Councillor Leanne Tuntland-Wiebe said it will be a free and family-friendly sport that will be available in the city. Councillor Ryan Switzer felt there will be many benefits to have a disc golf course in Swift Current.
“It ticks so many boxes,” he said. “It’s affordable, it’s going to be in a great location, it’s going to bring people to our community. There’s a lot of folks that are interested in disc golf and there’s some businesses on the south side in our community that will benefit from having this nearby.”
Council approves contract for major intersection upgrade:
The upgrading of several intersections in downtown Swift Current will continue this spring. Council approved the construction contract for the 1st Avenue NW and Chaplin Street rehabilitation project during the regular council meeting, March 8.
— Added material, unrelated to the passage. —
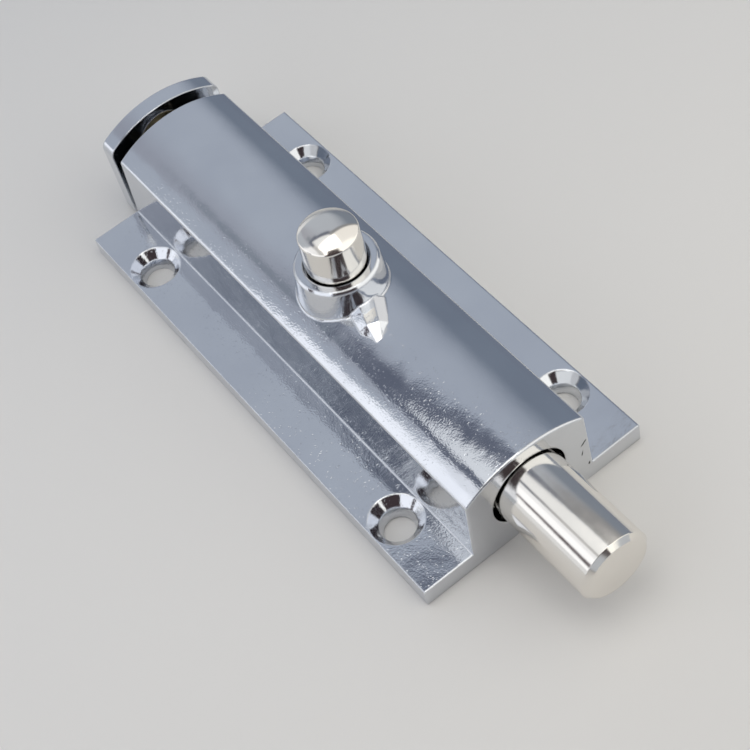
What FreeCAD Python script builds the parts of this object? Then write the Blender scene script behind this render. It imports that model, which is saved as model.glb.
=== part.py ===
import FreeCAD, Part
import math
import os
import re
import Sketcher

# Door bolt: a round bolt in a cast housing, thrown by pushing its rear cap,
# held by a sprung push button and drawn back by a return spring.
# Frame: origin at the centre of the four mounting holes on the mounting
# plane, +X along the bolt towards its nose, +Z up from the mounting plane.
# All sizes are in millimetres.

SIZES = {
    # Housing casting
    "plate_length": 108.0,
    "plate_width": 48.0,
    "plate_thickness": 4.2,
    "body_root_width": 26.8,
    "body_shoulder_width": 25.5,
    "shoulder_height": 18.4,
    "arch_rise": 3.9,
    "shoulder_radius": 0.7,
    "casting_edge_radius": 0.35,
    "front_margin": 14.4,
    "hole_spacing_long": 78.5,
    "hole_edge_margin": 5.25,
    "hole_diameter": 5.8,
    "throat_diameter": 6.9,
    "throat_angle": 40.0,
    "countersink_diameter": 10.2,
    # Chambers in the housing, open at its underside
    "cavity_width": 19.5,
    "roof_clearance": 0.5,
    "rear_wall": 6.75,
    "mid_rib": 3.2,
    "latch_room": 7.4,
    "front_bore_depth": 34.6,
    "slot_clearance": 0.4,
    # Bolt: nose, relief and guide
    "bolt_axis_height": 12.0,
    "nose_radius": 7.0,
    "nose_reach": 21.7,
    "nose_chamfer": 0.9,
    "nose_start": 0.3,
    "relief_depth": 0.2,
    "guide_clearance": 0.1,
    "guide_length": 11.0,
    "bore_clearance": 0.9,
    "bore_drop": 0.5,
    "bolt_travel": 20.5,
    "stop_clearance": 0.3,
    # Rod behind the bolt and its cross pin
    "rod_radius": 3.5,
    "rod_spigot": 12.0,
    "rod_flat": 0.6,
    "notch_depth": 2.0,
    "cross_pin_radius": 1.25,
    "cross_pin_length": 14.0,
    "seat_clearance": 0.05,
    "bush_radius": 5.5,
    # End cap and its screw
    "cap_gap": 3.0,
    "cap_thickness": 4.1,
    "cap_overhang": 0.2,
    "cap_floor_gap": 1.0,
    "cap_corner_radius": 2.0,
    "cap_edge_radius": 0.7,
    "cap_pocket": 1.6,
    "cap_screw_radius": 2.0,
    "cap_screw_head_radius": 4.0,
    "cap_screw_length": 12.0,
    "cap_driver_slot": 0.9,
    "cap_driver_depth": 1.3,
    # Return spring with its washers and clip
    "washer_radius": 5.5,
    "washer_thickness": 1.0,
    "washer_clearance": 0.3,
    "clip_thickness": 1.0,
    "clip_radius": 5.3,
    "clip_groove_radius": 2.8,
    "clip_opening": 4.6,
    "return_wire": 1.0,
    "return_coil_radius": 4.6,
    "return_half_turns": 18,
    # Button collar on the housing and the nub at its foot
    "button_offset": 4.0,
    "collar_height": 27.9,
    "collar_radius": 7.8,
    "collar_draft": 0.1,
    "collar_bore_radius": 6.05,
    "collar_edge": 0.5,
    "ledge_thickness": 1.8,
    "collar_foot_radius": 0.4,
    "nub_angle": 22.0,
    "nub_shift": 2.8,
    "nub_crease_reach": 13.4,
    "nub_reach": 16.8,
    "nub_root_width": 7.0,
    "nub_crease_width": 5.4,
    "nub_tip_width": 2.4,
    "nub_root_rise": 1.4,
    "nub_crease_rise": 1.1,
    "nub_tip_drop": 0.4,
    "nub_crown": 1.2,
    "nub_crest_share": 0.42,
    # Push button, stem, spring and latch yoke
    "button_rim_height": 35.5,
    "button_radius": 5.5,
    "button_base_radius": 5.75,
    "button_edge_radius": 0.5,
    "button_dome": 1.8,
    "button_wall": 1.15,
    "button_roof": 2.0,
    "button_travel": 3.0,
    "boss_radius": 3.0,
    "boss_length": 5.6,
    "stem_radius": 2.2,
    "stem_clearance": 0.4,
    "stem_thread_radius": 1.8,
    "stem_thread_length": 4.5,
    "spigot_radius": 1.4,
    "button_wire": 0.8,
    "button_coil_radius": 3.75,
    "button_half_turns": 11,
    "yoke_thickness": 4.0,
    "yoke_width": 13.0,
    "yoke_neck_width": 11.0,
    "yoke_shoulder_gap": 0.5,
    "yoke_bar": 2.6,
    "yoke_bridge": 1.9,
    "yoke_clearance": 0.3,
    "window_clearance": 0.4,
    "latch_gap": 0.25,
    # Back plate over the chambers and its screws
    "cover_thickness": 1.2,
    "cover_sink": 0.2,
    "cover_ledge": 1.9,
    "cover_clearance": 0.25,
    "cover_rear_margin": 1.2,
    "cover_front_lap": 8.25,
    "cover_screw_radius": 1.5,
    "cover_screw_head_radius": 2.5,
    "cover_screw_length": 5.5,
    "cover_screw_inset": 2.9,
    "cover_screw_spread": 15.0,
    "cover_driver_slot": 0.6,
    "cover_driver_depth": 0.7,
}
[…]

The contract was awarded to Knudsen Excavating Ltd. of Swift Current for a total amount of $156,417.96 (PST included, GST excluded).
Funds for this project was already allocated in the 2019 capital budget, but work could not continue for various reasons. The hosting of the Western Canada Summer Games in the city during 2019 caused scheduling conflicts. The project was therefore postponed to 2020, but the COVID-19 pandemic and economic uncertainties caused another delay.
Knudsen Excavating originally submitted the lowest bid of $148.047.02 for the project. The company had to update the pricing due to these delays, which required council approval of the contract. The adjusted bid is an annual increase of 2.8 per cent from the 2019 bid to account for the increased cost of labour and material.
City General Manager of Infrastructure and Operations Mitch Minken said this will be the third out of seven intersections to be upgraded. A downtown intersection analysis was conducted several years ago by an engineering consulting firm, which identified the need to upgrade the seven signalized intersections in the downtown core.
“It identified geometric inadequacies in the downtown intersections that do not accommodate turning movements of large vehicles, such as the Fire Department’s ladder truck,” he explained. “Along with the recommendations for lane improvements, the analysis identified that the traffic signals and controllers are out of date and have limited programmability. The existing traffic structures have been damaged in traffic collisions due to their locations, require frequent repairs due to aging electrical wiring and some of the bases are inadequately sized, posing safety issues for motorists and pedestrians.”
The upgrading of the traffic structures will create consistency and the intersection analysis also identified the need to replace deep underground utilities, which have reached the end of their serviceable life.
“It was determined that to reduce disruptions and make best use of resources, it would be most efficient to replace all aging infrastructure components concurrently when upgrading an intersection,” he said.
The project at the 1st Avenue NW and Chaplin Street intersection will therefore include the replacement and realignment of the existing water main. The existing sanitary line will be upgraded and replaced with a larger diameter pipe to increase capacity and extend its service life.
“This work is anticipated to take between six and eight weeks of construction, depending on conditions that are found when we open it up and weather,” he said. “We’re looking probably in the beginning part of May to begin this project.”
City Chief Administrative Officer Tim Marcus said after the meeting during an online media briefing that the City is working on a traffic accommodation plan to still provide access to businesses located around this busy intersection.
“We have to talk to the businesses that are going to be affected by the intersection closure first before we make the traffic plan public, but it is our intention to make sure that they’re all accommodated in some way, shape or form so that, although you have to avoid that intersection, you’ll still be able to get to those affected businesses fairly easily,” he mentioned.